*Information provided:*

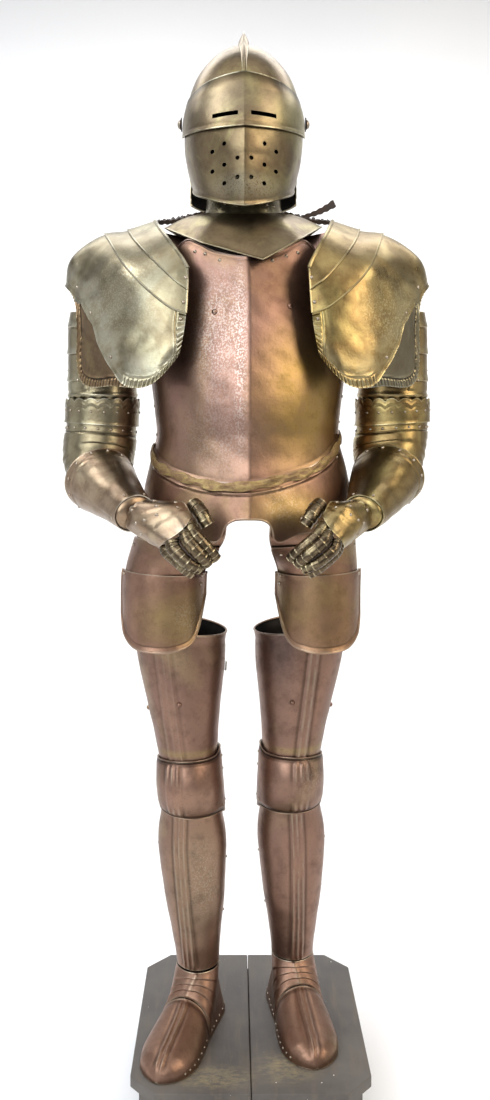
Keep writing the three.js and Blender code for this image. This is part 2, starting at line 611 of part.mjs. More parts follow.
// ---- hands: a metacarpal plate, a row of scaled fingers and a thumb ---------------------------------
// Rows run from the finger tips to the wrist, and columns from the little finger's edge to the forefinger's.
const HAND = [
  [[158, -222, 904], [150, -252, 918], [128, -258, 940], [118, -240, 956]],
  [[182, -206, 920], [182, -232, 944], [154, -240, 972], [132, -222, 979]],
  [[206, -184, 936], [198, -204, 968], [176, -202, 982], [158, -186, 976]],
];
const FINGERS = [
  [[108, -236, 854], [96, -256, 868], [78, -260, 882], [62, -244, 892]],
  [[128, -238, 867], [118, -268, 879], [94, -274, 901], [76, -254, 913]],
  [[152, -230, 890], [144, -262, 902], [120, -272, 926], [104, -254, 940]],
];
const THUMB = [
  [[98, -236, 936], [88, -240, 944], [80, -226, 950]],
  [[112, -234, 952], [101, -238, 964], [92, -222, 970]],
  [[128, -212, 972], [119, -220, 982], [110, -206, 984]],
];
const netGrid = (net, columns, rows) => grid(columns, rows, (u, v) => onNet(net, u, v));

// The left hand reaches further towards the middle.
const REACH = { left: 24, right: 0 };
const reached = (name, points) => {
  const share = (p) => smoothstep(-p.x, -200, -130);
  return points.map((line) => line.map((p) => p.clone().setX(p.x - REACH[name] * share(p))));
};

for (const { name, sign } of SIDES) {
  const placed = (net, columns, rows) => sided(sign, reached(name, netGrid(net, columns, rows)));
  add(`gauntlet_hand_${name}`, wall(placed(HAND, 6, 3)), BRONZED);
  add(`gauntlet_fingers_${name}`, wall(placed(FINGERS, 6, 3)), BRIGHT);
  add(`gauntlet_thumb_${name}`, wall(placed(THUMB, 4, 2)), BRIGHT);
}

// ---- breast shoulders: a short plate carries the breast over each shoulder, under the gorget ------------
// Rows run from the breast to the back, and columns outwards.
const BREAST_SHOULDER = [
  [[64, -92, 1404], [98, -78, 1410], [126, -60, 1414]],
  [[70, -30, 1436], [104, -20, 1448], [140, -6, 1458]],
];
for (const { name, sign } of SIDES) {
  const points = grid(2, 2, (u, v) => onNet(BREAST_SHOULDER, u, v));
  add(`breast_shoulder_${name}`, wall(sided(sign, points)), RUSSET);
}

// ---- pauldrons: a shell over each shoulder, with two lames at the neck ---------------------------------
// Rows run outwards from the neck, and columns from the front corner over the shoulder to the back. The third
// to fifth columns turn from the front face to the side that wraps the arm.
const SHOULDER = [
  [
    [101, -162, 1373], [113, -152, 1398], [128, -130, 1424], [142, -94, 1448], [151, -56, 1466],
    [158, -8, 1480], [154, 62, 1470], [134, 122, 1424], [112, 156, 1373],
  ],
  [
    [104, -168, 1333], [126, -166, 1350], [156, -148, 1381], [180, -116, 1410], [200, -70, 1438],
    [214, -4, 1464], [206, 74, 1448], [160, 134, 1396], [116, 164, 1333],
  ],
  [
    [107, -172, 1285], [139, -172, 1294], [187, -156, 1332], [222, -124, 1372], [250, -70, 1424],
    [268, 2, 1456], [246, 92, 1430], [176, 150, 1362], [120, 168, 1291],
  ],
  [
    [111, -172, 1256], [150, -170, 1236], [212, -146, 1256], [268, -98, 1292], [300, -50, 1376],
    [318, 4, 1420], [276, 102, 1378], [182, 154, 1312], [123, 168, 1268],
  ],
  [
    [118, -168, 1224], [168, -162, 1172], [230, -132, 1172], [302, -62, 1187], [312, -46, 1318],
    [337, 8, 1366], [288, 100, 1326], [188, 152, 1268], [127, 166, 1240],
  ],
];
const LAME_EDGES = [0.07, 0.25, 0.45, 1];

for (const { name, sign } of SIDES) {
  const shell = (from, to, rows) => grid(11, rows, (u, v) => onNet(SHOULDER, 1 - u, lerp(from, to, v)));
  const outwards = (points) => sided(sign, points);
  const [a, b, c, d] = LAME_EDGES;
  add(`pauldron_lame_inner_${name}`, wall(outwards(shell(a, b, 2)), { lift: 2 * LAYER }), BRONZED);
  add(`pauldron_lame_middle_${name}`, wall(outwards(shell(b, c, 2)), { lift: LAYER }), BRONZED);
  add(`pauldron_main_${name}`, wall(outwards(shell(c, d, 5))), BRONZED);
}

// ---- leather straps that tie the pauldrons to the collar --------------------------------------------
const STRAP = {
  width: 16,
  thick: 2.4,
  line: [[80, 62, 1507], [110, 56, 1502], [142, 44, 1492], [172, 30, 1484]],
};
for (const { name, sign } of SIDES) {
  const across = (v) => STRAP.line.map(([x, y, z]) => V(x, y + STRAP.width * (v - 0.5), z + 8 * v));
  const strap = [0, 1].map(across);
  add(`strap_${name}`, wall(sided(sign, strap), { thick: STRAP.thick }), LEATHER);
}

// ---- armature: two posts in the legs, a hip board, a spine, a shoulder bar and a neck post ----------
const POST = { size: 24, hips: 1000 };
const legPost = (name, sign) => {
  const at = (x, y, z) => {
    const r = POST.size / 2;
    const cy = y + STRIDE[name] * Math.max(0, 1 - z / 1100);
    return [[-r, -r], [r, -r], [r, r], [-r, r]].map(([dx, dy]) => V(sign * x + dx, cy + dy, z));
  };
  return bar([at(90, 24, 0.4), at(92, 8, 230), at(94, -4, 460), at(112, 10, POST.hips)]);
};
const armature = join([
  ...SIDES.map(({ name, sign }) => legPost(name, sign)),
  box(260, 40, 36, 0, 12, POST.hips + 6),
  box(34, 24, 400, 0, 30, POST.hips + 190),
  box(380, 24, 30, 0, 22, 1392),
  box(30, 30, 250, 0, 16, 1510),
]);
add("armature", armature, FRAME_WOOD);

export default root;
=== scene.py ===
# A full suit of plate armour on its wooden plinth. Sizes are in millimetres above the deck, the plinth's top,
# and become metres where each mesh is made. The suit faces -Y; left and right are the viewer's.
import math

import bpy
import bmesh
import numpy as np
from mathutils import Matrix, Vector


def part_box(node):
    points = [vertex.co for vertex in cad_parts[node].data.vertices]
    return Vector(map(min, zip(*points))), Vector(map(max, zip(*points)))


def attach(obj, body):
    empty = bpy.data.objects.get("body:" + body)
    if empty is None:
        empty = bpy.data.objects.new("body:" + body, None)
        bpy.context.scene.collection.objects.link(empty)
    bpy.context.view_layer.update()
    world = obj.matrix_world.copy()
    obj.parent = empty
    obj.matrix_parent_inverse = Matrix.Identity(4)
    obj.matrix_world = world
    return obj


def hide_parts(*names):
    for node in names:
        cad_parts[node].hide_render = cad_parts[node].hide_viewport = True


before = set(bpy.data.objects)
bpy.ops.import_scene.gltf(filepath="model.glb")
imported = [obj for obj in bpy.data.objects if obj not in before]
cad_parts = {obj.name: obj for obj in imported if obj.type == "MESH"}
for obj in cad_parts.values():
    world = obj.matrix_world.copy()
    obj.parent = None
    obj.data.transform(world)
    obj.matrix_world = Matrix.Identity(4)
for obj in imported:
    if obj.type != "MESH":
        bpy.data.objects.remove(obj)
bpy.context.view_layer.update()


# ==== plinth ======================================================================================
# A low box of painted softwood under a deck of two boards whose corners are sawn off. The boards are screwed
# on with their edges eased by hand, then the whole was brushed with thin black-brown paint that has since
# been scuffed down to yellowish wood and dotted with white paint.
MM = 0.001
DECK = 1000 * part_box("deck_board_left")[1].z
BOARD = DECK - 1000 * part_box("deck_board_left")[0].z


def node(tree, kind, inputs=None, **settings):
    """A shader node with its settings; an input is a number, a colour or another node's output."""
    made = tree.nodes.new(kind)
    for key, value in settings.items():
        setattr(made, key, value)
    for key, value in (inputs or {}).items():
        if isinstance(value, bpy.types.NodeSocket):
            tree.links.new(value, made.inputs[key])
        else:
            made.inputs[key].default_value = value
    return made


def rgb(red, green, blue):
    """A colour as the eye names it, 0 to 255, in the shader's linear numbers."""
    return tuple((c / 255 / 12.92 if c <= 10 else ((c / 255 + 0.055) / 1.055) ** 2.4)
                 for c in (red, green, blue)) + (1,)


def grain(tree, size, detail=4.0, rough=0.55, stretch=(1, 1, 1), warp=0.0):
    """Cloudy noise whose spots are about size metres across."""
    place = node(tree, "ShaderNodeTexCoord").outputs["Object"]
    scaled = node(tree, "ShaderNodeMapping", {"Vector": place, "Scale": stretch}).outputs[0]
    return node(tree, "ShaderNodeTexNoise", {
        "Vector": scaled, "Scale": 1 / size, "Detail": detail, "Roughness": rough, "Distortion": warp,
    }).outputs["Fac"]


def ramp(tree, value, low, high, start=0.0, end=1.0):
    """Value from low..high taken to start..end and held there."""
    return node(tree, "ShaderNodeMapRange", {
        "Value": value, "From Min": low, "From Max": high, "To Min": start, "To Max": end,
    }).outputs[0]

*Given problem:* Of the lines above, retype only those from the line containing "---- armature: two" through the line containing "points = [vertex.co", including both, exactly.

*Answer below:*
// ---- armature: two posts in the legs, a hip board, a spine, a shoulder bar and a neck post ----------
const POST = { size: 24, hips: 1000 };
const legPost = (name, sign) => {
  const at = (x, y, z) => {
    const r = POST.size / 2;
    const cy = y + STRIDE[name] * Math.max(0, 1 - z / 1100);
    return [[-r, -r], [r, -r], [r, r], [-r, r]].map(([dx, dy]) => V(sign * x + dx, cy + dy, z));
  };
  return bar([at(90, 24, 0.4), at(92, 8, 230), at(94, -4, 460), at(112, 10, POST.hips)]);
};
const armature = join([
  ...SIDES.map(({ name, sign }) => legPost(name, sign)),
  box(260, 40, 36, 0, 12, POST.hips + 6),
  box(34, 24, 400, 0, 30, POST.hips + 190),
  box(380, 24, 30, 0, 22, 1392),
  box(30, 30, 250, 0, 16, 1510),
]);
add("armature", armature, FRAME_WOOD);

export default root;
=== scene.py ===
# A full suit of plate armour on its wooden plinth. Sizes are in millimetres above the deck, the plinth's top,
# and become metres where each mesh is made. The suit faces -Y; left and right are the viewer's.
import math

import bpy
import bmesh
import numpy as np
from mathutils import Matrix, Vector


def part_box(node):
    points = [vertex.co for vertex in cad_parts[node].data.vertices]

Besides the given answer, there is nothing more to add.